Lockheed Martin to Showcase its LM-100J Super Hercules Freighter at Farnborough Airshow 2018

Lockheed Martin will showcase its LM-100J Super Hercules commercial freighter at the Farnborough International Airshow (FIA) 2018, held in Farnborough, England, July 16-22.

The LM-100J will participate in the show’s daily flight display and be on static display. The LM-100J is a production variant of the Lockheed Martin’s C-130J Super Hercules military transport aircraft, which is the tactical airlifter of choice for 18 nations to date around the world.

“While the LM-100J is known for its cargo delivery capabilities, the aircraft has been cited throughout industry as the perfect platform for specialized requirements such as firefighting, medevac, aerial spray, and humanitarian relief support,” said George Shultz, vice president and general manager, Air Mobility & Maritime Missions programs at Lockheed Martin. “Farnborough Airshow is the year’s premier aerospace industry event and it offers us an ideal opportunity to showcase the LM-100J’s unmatched versatility and superior performance to the world.”

Sikorsky’s S-92 helicopter, which is the industry standard for off-shore transportation, search and rescue and VIP/VVIP/head of state transport, will be also joining the LM-100J at the airshow.
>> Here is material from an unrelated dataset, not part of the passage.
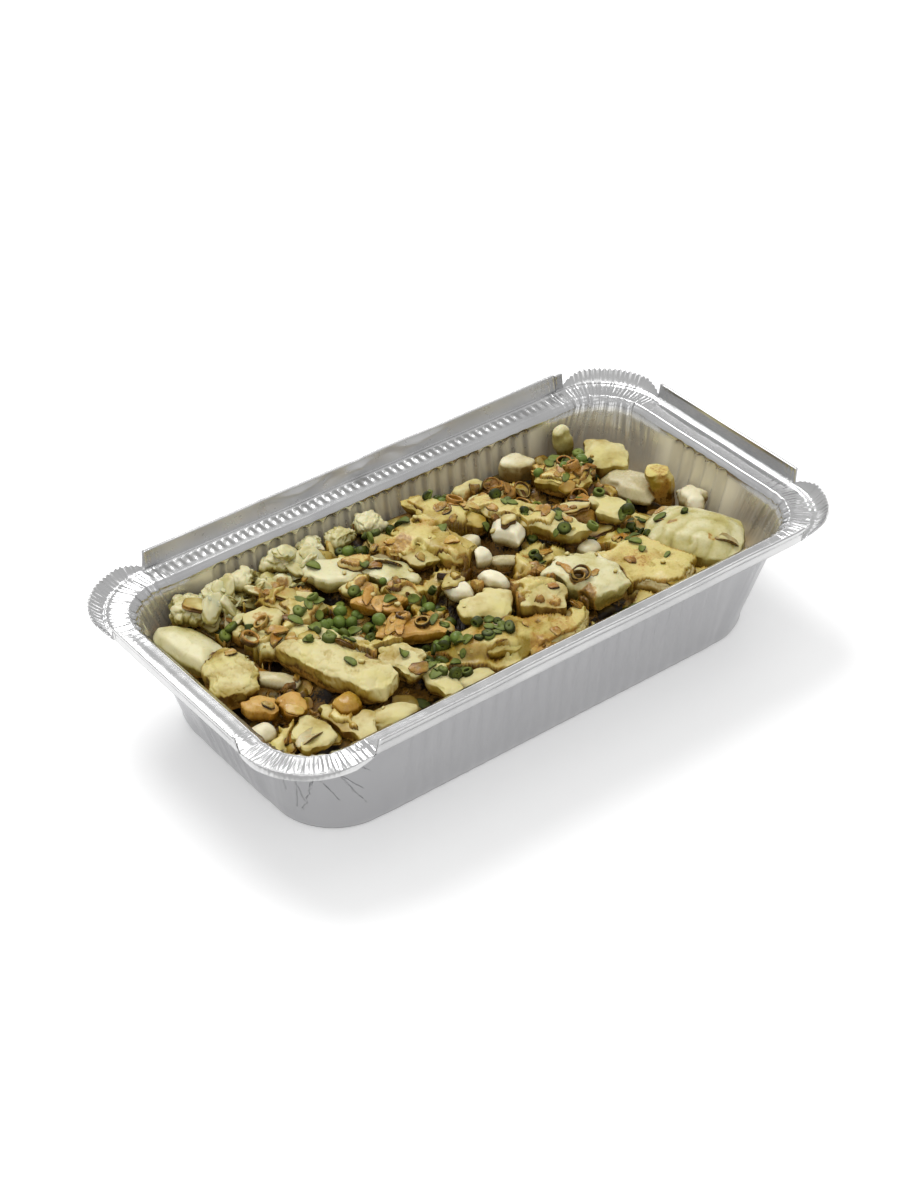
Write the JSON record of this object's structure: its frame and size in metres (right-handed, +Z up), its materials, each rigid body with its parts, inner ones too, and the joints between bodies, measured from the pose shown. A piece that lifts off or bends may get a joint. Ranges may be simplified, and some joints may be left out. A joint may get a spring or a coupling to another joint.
{
  "type": "foil tray meal",
  "caption": "Pressed foil takeaway tray with fluted walls and upright closing flaps, filled with a heap of creamy baked bites, herbs and browned pieces",
  "frame": {"origin": "bottom centre of the tray, on the surface it stands on", "axes": "+X along the tray's length, towards the end where the heap is lowest; +Y across it, towards the long wall with the row of dumplings; +Z up"},
  "size_m": [0.2156, 0.1168, 0.0446],
  "materials": {
    "foil": "bright rolled foil, satin, with fine creases",
    "brown_sauce": "moist dark brown filling with green herb slices",
    "cream": "moist cream-coloured baked bites, browned at the edges",
    "white_bite": "smooth off-white",
    "pale_melt": "soft pale yellow, slightly glossy",
    "grey_petal": "translucent grey-tan, soft sheen",
    "baked_gold": "baked golden tan",
    "orange_strip": "moist orange"
  },
  "bodies": {
    "root": {"foil_tray": "foil", "food_heap": "brown_sauce", "cheese_strip_back": "pale_melt", "dumpling_back_1": "cream", "dumpling_back_2": "cream", "dumpling_back_3": "cream", "dumpling_back_4": "cream", "dumpling_back_5": "cream", "dumpling_back_6": "cream", "dumpling_back_7": "cream", "petal_left": "grey_petal", "chunk_left": "cream", "chunk_herb_left": "cream", "egg_left": "cream", "crescent_left": "cream", "chunk_back_left": "cream", "wedge_left": "cream", "ball_amber": "baked_gold", "flake_front_left": "cream", "flake_corner": "cream", "petal_orange_1": "orange_strip", "petal_orange_2": "orange_strip", "strip_pale_left": "grey_petal", "leaf_pale_1": "cream", "leaf_pale_2": "cream", "leaf_browned": "cream", "slab_creamy": "pale_melt", "chunk_amber": "cream", "carrot_upper": "orange_strip", "carrot_lower": "orange_strip", "star_herb": "cream", "curl_small": "grey_petal", "crust_front_left": "cream", "bean_1": "white_bite", "bean_2": "white_bite", "bean_3": "white_bite", "frayed_cream": "cream", "slab_front": "pale_melt", "roll_cream": "cream", "sheet_front": "baked_gold", "white_browned": "cream", "ridge_herb": "pale_melt", "ridge_long": "cream", "flower_white": "white_bite", "cube_back_right": "white_bite", "oval_upright": "white_bite", "leaf_right": "pale_melt", "dome_right": "cream", "slope_right": "grey_petal", "stick_yellow": "pale_melt", "crumble_right": "white_bite", "cream_lumps": "cream", "dumpling_large": "cream", "sheet_right": "baked_gold"}
  },
  "joints": []
}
The LM-100J is the 17th different mission capability developed for the C-130J Super Hercules and it is an updated version of the L-100 cargo aircraft, which Lockheed Martin produced from 1964-1992(during which time 115 were delivered).

The LM-100J Super Hercules is earmarked for a range of civil applications such as oversized cargo transport; oil dispersion/aerial spray; oil and gas exploration; mining logistics operations; aerial firefighting; aerial delivery; medevac/air ambulance; humanitarian relief operations; personnel transport; austere field operations; and search and rescue.

Although billed as a commercial platform, the LM-100J will also be targeted at governmental and military users who do not require some of the more advanced, and consequently more expensive, features of the C-130J. For example, secure communications and electronic warfare equipment, racks, and wiring are all eliminated in the civil aircraft.

As well as reducing the procurement cost (Lockheed Martin has previously given a unit cost of about USD60 million and USD70 million for an LM-130J, compared to approximately USD100 million for a C-130J), this reduces weight and fuel costs, as well as maintenance and sustainment costs. As such, the company sees a particular application with the militaries of some of the less developed parts of the world, such as Latin America, Africa, and parts of Asia.

Military customers that have acquired the L-100 have included Argentina, Ecuador, Gabon, Indonesia, Libya, Peru, the Philippines, Saudi Arabia, and the United Arab Emirates.